* [Data for this task]
---------------
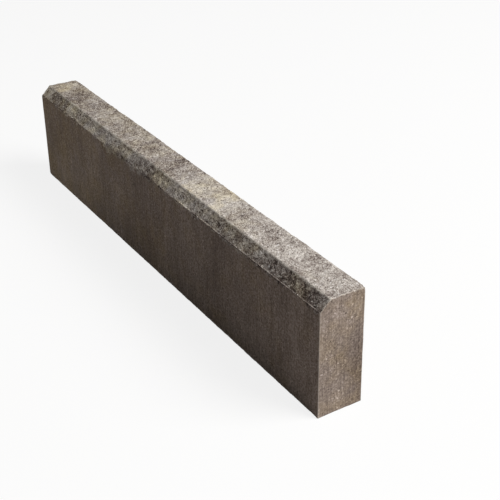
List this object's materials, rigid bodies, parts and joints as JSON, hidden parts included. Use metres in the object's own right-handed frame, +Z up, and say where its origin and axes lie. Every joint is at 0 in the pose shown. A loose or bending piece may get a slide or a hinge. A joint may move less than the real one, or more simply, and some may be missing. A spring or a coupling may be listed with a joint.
{
  "type": "concrete kerb stone",
  "caption": "Long upright block of pressed concrete with one long top edge chamfered, laid end to end to edge a road, path or bed.",
  "frame": {"origin": "centre of the base, on the bed that the stone stands on", "axes": "+X along the stone, +Y to its plain back, so the chamfered road side faces -Y, and +Z up"},
  "size_m": [1, 0.08, 0.2],
  "materials": {
    "pressed_concrete": "vibro-pressed concrete: smooth, finely streaked mould faces, and a gritty, mottled face mix on the tread and chamfer"
  },
  "bodies": {
    "root": {"kerb_stone": "pressed_concrete"}
  },
  "joints": []
}
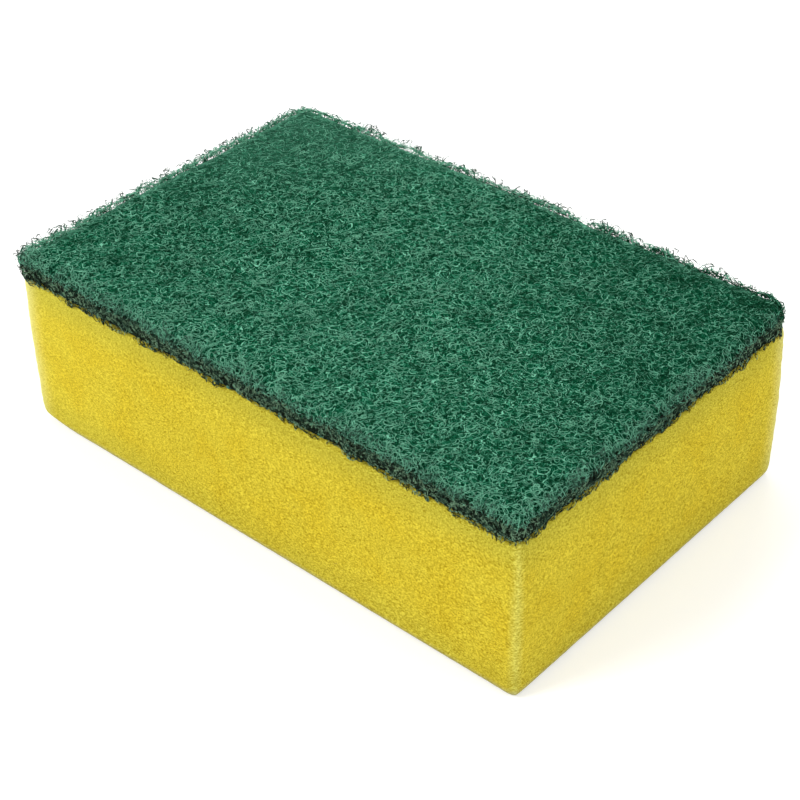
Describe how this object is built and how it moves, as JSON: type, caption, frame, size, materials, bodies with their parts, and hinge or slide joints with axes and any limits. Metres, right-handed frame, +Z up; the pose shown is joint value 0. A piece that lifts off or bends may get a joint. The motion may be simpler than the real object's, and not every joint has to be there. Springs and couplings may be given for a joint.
{
  "type": "cleaning sponge",
  "caption": "Rectangular sponge scourer: a soft open-cell foam block with a coarse non-woven scouring pad bonded flat over its top face, its edges lightly rounded.",
  "frame": {"origin": "middle of the face it rests on, at the bottom centre of its bounding box", "axes": "+X along the length, +Y across the width, +Z up through the thickness, from the foam to the scouring pad"},
  "size_m": [0.11, 0.072, 0.035],
  "materials": {
    "foam": "matt yellow open-cell polyurethane foam with fine even pores",
    "scouring_web": "dark green resin-bonded non-woven fibre web, coarse and slightly glossy strands"
  },
  "bodies": {
    "root": {"foam_block": "foam", "scouring_pad": "scouring_web"}
  },
  "joints": []
}
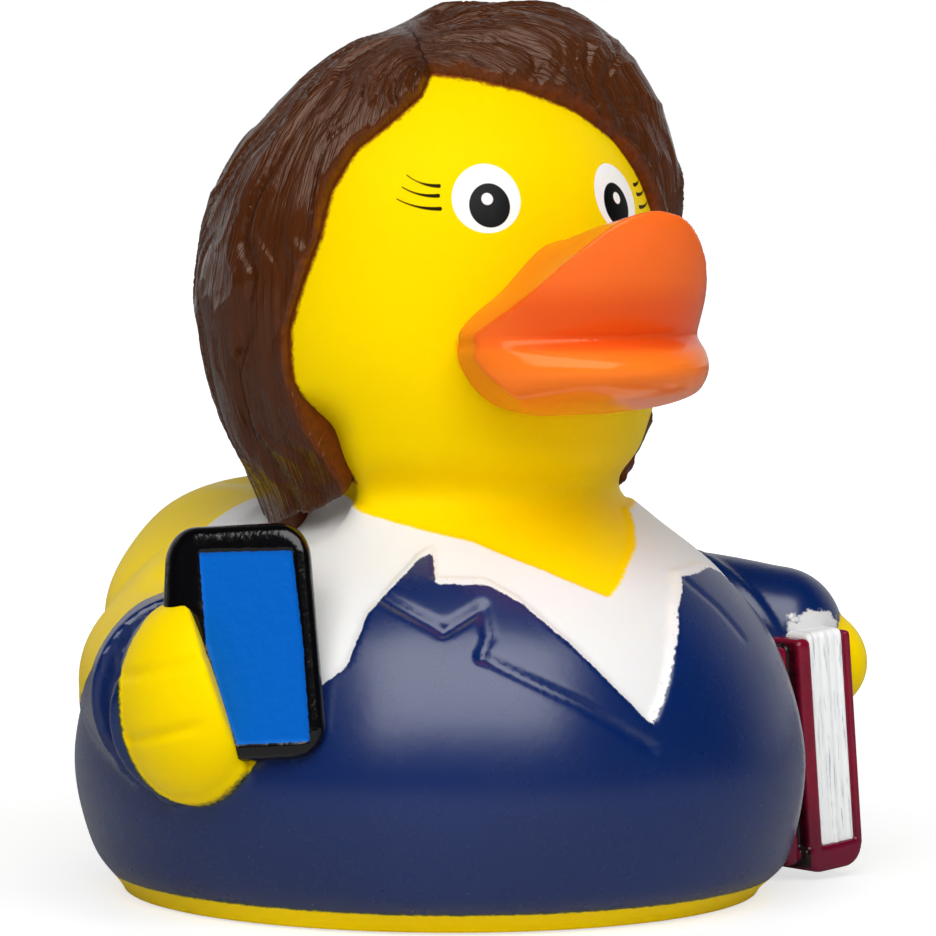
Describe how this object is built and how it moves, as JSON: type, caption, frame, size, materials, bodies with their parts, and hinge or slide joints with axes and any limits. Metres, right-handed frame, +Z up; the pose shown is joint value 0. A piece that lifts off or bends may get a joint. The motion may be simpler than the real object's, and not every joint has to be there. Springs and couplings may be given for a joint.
{
  "type": "rubber duck",
  "caption": "Hollow moulded toy duck in jacket and shirt, with long parted hair, a phone in one hand and a book under the other arm.",
  "frame": {"origin": "centre of the bounding box on the surface that the duck stands on", "axes": "+Z up, -Y the way the duck looks, +X to the duck's left, where it carries the book"},
  "size_m": [0.0808, 0.0734, 0.0851],
  "materials": {
    "duck_vinyl": "satin painted vinyl",
    "squeaker_plastic": "moulded"
  },
  "bodies": {
    "root": {"duck_body": "duck_vinyl", "squeaker": "squeaker_plastic"}
  },
  "joints": []
}
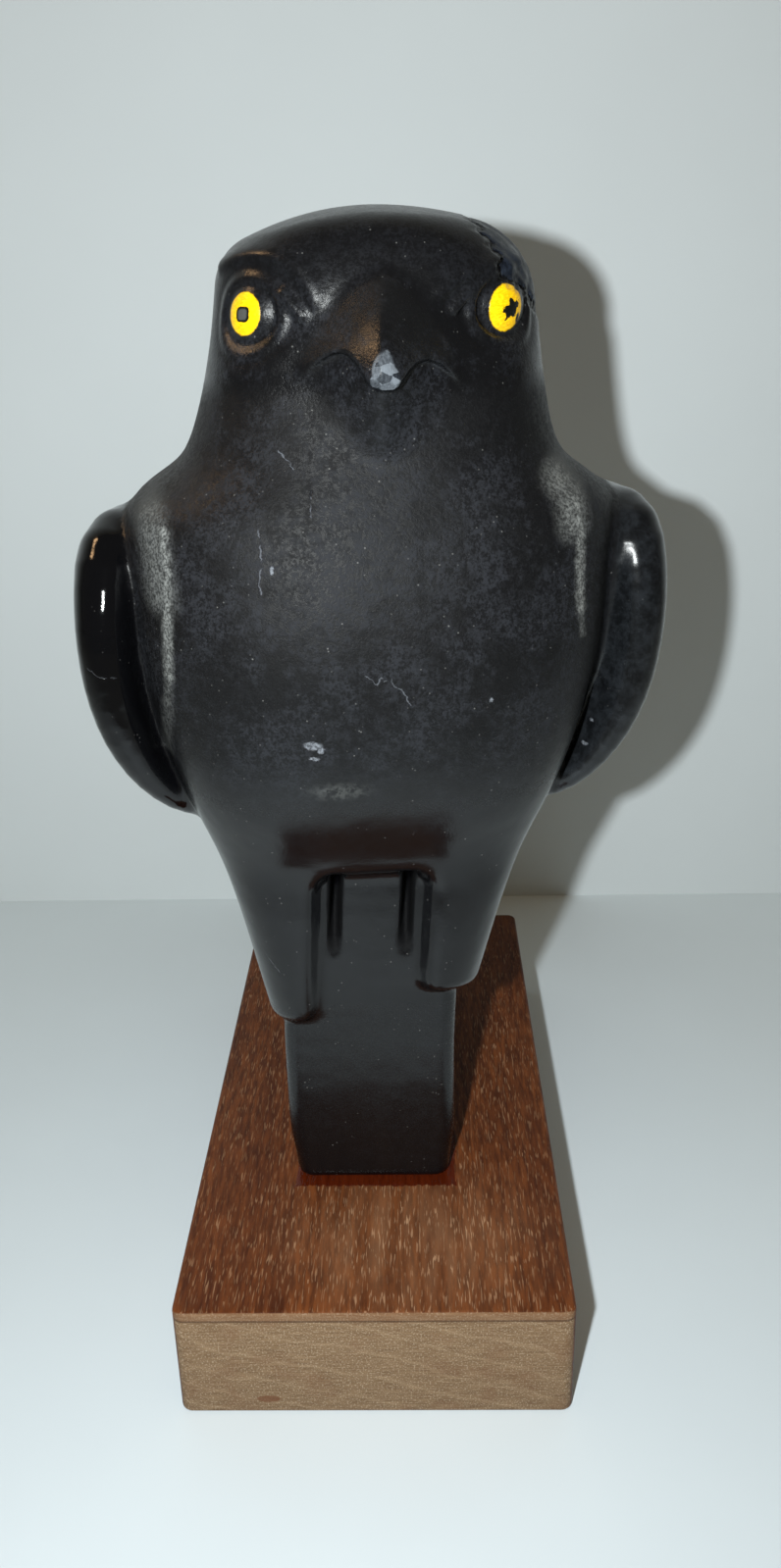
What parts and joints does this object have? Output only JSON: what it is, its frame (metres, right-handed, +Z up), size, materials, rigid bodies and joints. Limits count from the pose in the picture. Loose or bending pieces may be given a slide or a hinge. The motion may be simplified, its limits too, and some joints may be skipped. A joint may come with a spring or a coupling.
{
  "type": "falcon statue",
  "caption": "Standing falcon carved from polished black stone, with folded wings, a level crown, painted eyes and a square foot block, on a plain hardwood plinth.",
  "frame": {"origin": "centre of the plinth's underside", "axes": "+Z up through the plinth and the bird, -Y the way the bird faces, +X to the bird's left"},
  "size_m": [0.1632, 0.228, 0.3217],
  "materials": {
    "black_stone": "polished",
    "hardwood": "satin"
  },
  "bodies": {
    "root": {"falcon": "black_stone", "plinth": "hardwood"}
  },
  "joints": []
}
---------------
* [Directive] Extract all lines as given.

* [The answer]
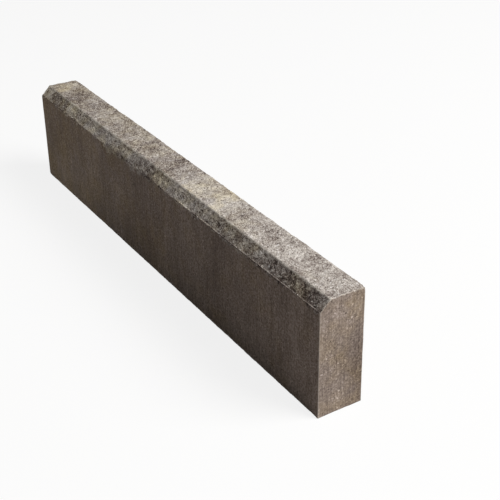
List this object's materials, rigid bodies, parts and joints as JSON, hidden parts included. Use metres in the object's own right-handed frame, +Z up, and say where its origin and axes lie. Every joint is at 0 in the pose shown. A loose or bending piece may get a slide or a hinge. A joint may move less than the real one, or more simply, and some may be missing. A spring or a coupling may be listed with a joint.
{
  "type": "concrete kerb stone",
  "caption": "Long upright block of pressed concrete with one long top edge chamfered, laid end to end to edge a road, path or bed.",
  "frame": {"origin": "centre of the base, on the bed that the stone stands on", "axes": "+X along the stone, +Y to its plain back, so the chamfered road side faces -Y, and +Z up"},
  "size_m": [1, 0.08, 0.2],
  "materials": {
    "pressed_concrete": "vibro-pressed concrete: smooth, finely streaked mould faces, and a gritty, mottled face mix on the tread and chamfer"
  },
  "bodies": {
    "root": {"kerb_stone": "pressed_concrete"}
  },
  "joints": []
}
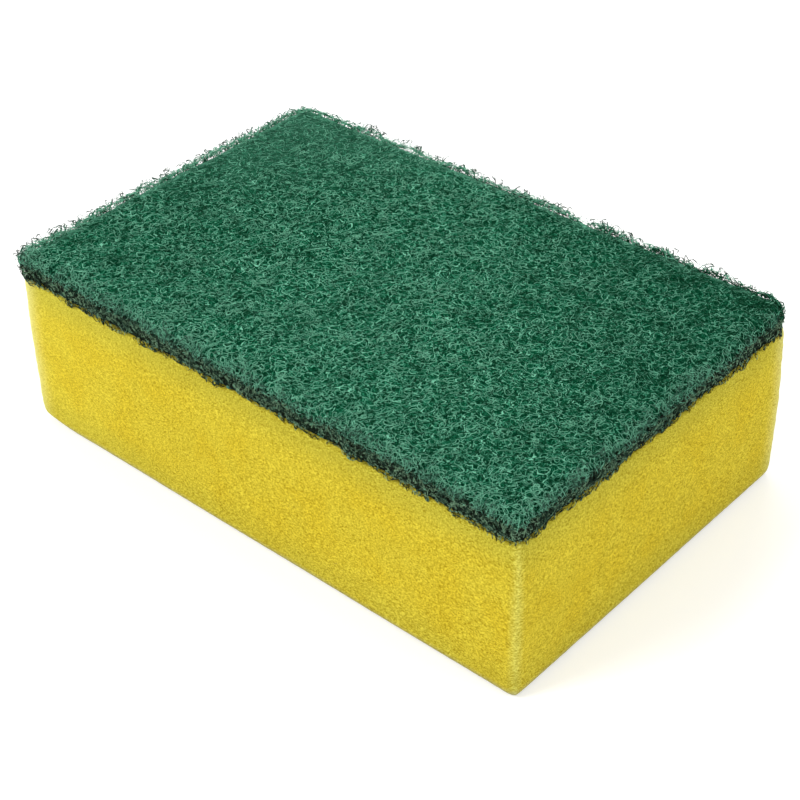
Describe how this object is built and how it moves, as JSON: type, caption, frame, size, materials, bodies with their parts, and hinge or slide joints with axes and any limits. Metres, right-handed frame, +Z up; the pose shown is joint value 0. A piece that lifts off or bends may get a joint. The motion may be simpler than the real object's, and not every joint has to be there. Springs and couplings may be given for a joint.
{
  "type": "cleaning sponge",
  "caption": "Rectangular sponge scourer: a soft open-cell foam block with a coarse non-woven scouring pad bonded flat over its top face, its edges lightly rounded.",
  "frame": {"origin": "middle of the face it rests on, at the bottom centre of its bounding box", "axes": "+X along the length, +Y across the width, +Z up through the thickness, from the foam to the scouring pad"},
  "size_m": [0.11, 0.072, 0.035],
  "materials": {
    "foam": "matt yellow open-cell polyurethane foam with fine even pores",
    "scouring_web": "dark green resin-bonded non-woven fibre web, coarse and slightly glossy strands"
  },
  "bodies": {
    "root": {"foam_block": "foam", "scouring_pad": "scouring_web"}
  },
  "joints": []
}
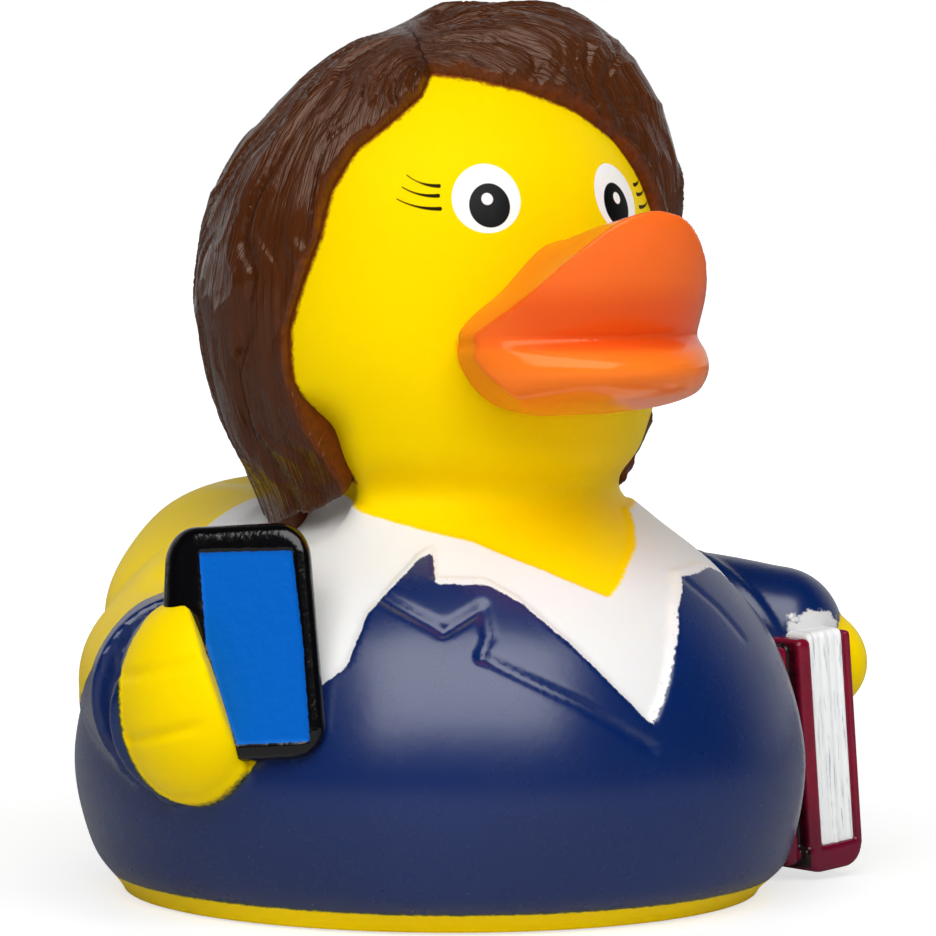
Describe how this object is built and how it moves, as JSON: type, caption, frame, size, materials, bodies with their parts, and hinge or slide joints with axes and any limits. Metres, right-handed frame, +Z up; the pose shown is joint value 0. A piece that lifts off or bends may get a joint. The motion may be simpler than the real object's, and not every joint has to be there. Springs and couplings may be given for a joint.
{
  "type": "rubber duck",
  "caption": "Hollow moulded toy duck in jacket and shirt, with long parted hair, a phone in one hand and a book under the other arm.",
  "frame": {"origin": "centre of the bounding box on the surface that the duck stands on", "axes": "+Z up, -Y the way the duck looks, +X to the duck's left, where it carries the book"},
  "size_m": [0.0808, 0.0734, 0.0851],
  "materials": {
    "duck_vinyl": "satin painted vinyl",
    "squeaker_plastic": "moulded"
  },
  "bodies": {
    "root": {"duck_body": "duck_vinyl", "squeaker": "squeaker_plastic"}
  },
  "joints": []
}
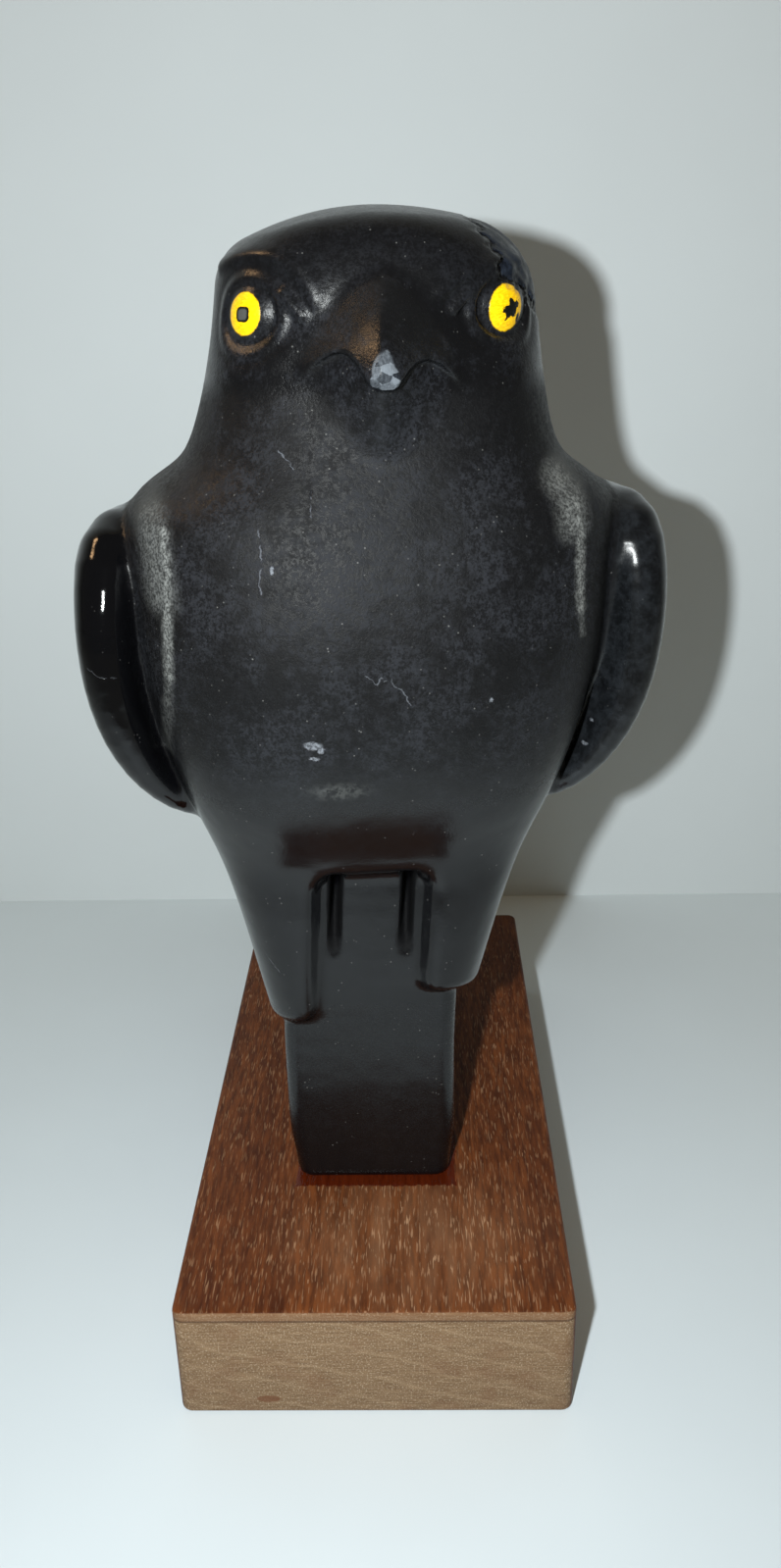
What parts and joints does this object have? Output only JSON: what it is, its frame (metres, right-handed, +Z up), size, materials, rigid bodies and joints. Limits count from the pose in the picture. Loose or bending pieces may be given a slide or a hinge. The motion may be simplified, its limits too, and some joints may be skipped. A joint may come with a spring or a coupling.
{
  "type": "falcon statue",
  "caption": "Standing falcon carved from polished black stone, with folded wings, a level crown, painted eyes and a square foot block, on a plain hardwood plinth.",
  "frame": {"origin": "centre of the plinth's underside", "axes": "+Z up through the plinth and the bird, -Y the way the bird faces, +X to the bird's left"},
  "size_m": [0.1632, 0.228, 0.3217],
  "materials": {
    "black_stone": "polished",
    "hardwood": "satin"
  },
  "bodies": {
    "root": {"falcon": "black_stone", "plinth": "hardwood"}
  },
  "joints": []
}